Begin with the line that contains "const hanger = hang(new THREE.Group());" and continue down through the line that contains "record = json.load(file)"; reproduce those lines exactly and only those.

- - -

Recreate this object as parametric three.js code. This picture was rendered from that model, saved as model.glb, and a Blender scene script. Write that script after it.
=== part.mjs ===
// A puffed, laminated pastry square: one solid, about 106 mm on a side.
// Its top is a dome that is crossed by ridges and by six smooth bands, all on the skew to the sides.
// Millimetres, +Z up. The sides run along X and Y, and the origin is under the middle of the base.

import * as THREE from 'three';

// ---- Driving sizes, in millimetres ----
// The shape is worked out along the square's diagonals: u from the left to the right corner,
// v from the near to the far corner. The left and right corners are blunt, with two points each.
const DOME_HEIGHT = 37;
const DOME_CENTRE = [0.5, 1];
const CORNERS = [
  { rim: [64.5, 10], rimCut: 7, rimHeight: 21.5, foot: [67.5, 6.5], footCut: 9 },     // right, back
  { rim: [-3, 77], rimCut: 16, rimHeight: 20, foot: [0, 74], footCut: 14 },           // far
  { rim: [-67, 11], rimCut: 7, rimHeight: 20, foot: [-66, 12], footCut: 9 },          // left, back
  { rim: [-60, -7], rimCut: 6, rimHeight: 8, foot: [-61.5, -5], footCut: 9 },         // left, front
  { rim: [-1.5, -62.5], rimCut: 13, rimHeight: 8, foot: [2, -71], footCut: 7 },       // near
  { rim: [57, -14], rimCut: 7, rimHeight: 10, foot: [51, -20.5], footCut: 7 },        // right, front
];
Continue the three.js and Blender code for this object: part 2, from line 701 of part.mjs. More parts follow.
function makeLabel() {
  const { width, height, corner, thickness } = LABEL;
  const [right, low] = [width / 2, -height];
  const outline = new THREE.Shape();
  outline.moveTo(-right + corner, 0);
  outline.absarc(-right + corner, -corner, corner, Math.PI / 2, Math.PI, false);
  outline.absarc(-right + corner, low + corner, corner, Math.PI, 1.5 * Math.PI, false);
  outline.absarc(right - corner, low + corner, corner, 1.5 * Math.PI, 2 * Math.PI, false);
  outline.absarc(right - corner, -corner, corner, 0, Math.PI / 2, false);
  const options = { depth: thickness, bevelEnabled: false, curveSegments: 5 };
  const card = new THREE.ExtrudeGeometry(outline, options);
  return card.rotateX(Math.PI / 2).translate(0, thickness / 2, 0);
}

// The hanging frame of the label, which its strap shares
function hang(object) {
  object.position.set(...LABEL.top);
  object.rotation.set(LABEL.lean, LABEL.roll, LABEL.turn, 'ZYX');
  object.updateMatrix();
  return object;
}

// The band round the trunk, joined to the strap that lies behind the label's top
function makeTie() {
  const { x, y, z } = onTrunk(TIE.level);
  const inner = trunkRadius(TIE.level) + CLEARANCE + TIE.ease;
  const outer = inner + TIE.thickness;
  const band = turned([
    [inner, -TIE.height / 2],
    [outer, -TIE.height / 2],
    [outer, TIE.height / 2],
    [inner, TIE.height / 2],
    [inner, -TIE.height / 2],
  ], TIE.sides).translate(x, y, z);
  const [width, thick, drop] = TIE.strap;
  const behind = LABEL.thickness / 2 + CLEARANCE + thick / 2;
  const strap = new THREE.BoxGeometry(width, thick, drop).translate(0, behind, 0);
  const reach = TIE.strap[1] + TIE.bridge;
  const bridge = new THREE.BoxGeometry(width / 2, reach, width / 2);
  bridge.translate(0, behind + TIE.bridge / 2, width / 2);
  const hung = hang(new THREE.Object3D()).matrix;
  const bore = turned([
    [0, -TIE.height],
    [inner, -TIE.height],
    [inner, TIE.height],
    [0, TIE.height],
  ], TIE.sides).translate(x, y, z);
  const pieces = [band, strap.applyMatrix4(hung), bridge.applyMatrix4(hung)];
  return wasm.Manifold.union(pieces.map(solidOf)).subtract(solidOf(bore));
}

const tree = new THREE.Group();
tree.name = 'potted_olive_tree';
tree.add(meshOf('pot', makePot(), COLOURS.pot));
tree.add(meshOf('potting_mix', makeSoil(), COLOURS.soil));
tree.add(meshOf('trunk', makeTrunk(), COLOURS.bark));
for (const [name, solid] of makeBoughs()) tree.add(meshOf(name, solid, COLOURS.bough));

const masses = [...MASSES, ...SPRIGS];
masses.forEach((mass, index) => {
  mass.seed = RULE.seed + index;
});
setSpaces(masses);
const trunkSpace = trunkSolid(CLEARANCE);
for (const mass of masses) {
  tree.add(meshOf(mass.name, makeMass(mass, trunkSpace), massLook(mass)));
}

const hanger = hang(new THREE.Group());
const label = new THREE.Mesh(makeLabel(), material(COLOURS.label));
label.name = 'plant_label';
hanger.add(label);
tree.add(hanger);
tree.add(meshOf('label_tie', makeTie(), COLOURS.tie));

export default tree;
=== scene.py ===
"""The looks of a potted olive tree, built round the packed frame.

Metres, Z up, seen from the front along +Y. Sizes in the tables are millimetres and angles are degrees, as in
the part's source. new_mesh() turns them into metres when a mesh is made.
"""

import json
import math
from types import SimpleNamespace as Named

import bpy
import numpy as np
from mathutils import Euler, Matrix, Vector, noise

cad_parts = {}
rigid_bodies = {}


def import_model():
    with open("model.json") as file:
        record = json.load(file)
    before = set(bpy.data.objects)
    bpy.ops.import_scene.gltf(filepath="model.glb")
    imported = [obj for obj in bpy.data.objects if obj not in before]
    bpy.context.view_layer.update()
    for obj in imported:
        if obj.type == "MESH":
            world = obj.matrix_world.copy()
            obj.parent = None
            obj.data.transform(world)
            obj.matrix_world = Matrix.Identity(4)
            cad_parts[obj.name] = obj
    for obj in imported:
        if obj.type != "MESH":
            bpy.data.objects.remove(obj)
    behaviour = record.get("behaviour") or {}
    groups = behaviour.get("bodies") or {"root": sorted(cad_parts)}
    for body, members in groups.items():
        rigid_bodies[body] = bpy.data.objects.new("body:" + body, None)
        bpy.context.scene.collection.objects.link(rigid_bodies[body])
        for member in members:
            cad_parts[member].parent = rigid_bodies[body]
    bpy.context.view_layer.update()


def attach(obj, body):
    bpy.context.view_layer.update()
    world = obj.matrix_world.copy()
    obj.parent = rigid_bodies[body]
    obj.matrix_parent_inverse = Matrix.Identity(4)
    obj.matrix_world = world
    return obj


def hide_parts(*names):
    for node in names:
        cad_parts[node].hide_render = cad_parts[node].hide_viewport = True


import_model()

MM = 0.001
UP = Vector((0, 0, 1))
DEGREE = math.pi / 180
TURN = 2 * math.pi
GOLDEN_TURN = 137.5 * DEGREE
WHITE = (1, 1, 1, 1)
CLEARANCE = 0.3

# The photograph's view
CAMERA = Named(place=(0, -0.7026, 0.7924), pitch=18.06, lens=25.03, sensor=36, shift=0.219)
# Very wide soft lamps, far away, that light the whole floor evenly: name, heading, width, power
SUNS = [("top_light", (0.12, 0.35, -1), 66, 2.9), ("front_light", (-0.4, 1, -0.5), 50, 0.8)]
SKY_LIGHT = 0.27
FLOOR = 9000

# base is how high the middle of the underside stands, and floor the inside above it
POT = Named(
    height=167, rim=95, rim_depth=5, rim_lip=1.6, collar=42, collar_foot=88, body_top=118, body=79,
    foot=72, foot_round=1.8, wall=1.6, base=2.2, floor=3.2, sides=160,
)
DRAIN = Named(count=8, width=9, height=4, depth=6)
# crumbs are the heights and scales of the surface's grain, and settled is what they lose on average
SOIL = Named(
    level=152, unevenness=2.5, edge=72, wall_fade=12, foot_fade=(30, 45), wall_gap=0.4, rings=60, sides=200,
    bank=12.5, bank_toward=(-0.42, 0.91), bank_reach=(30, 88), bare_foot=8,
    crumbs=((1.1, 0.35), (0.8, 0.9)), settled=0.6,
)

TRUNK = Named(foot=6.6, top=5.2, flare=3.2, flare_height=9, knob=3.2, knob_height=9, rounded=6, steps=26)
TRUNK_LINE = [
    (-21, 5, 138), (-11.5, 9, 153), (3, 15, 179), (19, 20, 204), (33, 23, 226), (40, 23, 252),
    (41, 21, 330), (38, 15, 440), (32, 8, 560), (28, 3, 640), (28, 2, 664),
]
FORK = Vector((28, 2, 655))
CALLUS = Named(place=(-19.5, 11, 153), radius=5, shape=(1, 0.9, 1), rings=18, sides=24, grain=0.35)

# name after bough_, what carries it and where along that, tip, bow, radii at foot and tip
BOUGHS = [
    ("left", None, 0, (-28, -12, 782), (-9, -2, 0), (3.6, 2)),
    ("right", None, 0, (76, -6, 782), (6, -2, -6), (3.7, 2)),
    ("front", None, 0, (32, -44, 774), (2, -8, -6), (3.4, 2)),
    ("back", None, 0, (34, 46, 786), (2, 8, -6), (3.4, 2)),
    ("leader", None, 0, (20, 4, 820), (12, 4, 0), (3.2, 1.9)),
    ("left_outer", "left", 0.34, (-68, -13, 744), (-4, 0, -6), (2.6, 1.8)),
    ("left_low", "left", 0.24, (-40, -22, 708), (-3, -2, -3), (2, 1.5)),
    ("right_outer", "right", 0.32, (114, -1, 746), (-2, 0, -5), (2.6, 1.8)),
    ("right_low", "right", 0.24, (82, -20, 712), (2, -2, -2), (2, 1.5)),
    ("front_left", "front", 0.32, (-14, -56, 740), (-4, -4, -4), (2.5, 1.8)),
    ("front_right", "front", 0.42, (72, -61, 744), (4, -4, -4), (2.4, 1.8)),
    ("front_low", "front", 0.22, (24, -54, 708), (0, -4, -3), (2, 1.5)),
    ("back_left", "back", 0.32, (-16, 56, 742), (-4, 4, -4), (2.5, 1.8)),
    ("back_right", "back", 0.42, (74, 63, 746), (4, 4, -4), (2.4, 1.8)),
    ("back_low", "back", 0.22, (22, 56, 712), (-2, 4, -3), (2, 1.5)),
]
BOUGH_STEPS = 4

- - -

RESULT OF THE EXERCISE
const hanger = hang(new THREE.Group());
const label = new THREE.Mesh(makeLabel(), material(COLOURS.label));
label.name = 'plant_label';
hanger.add(label);
tree.add(hanger);
tree.add(meshOf('label_tie', makeTie(), COLOURS.tie));

export default tree;
=== scene.py ===
"""The looks of a potted olive tree, built round the packed frame.

Metres, Z up, seen from the front along +Y. Sizes in the tables are millimetres and angles are degrees, as in
the part's source. new_mesh() turns them into metres when a mesh is made.
"""

import json
import math
from types import SimpleNamespace as Named

import bpy
import numpy as np
from mathutils import Euler, Matrix, Vector, noise

cad_parts = {}
rigid_bodies = {}


def import_model():
    with open("model.json") as file:
        record = json.load(file)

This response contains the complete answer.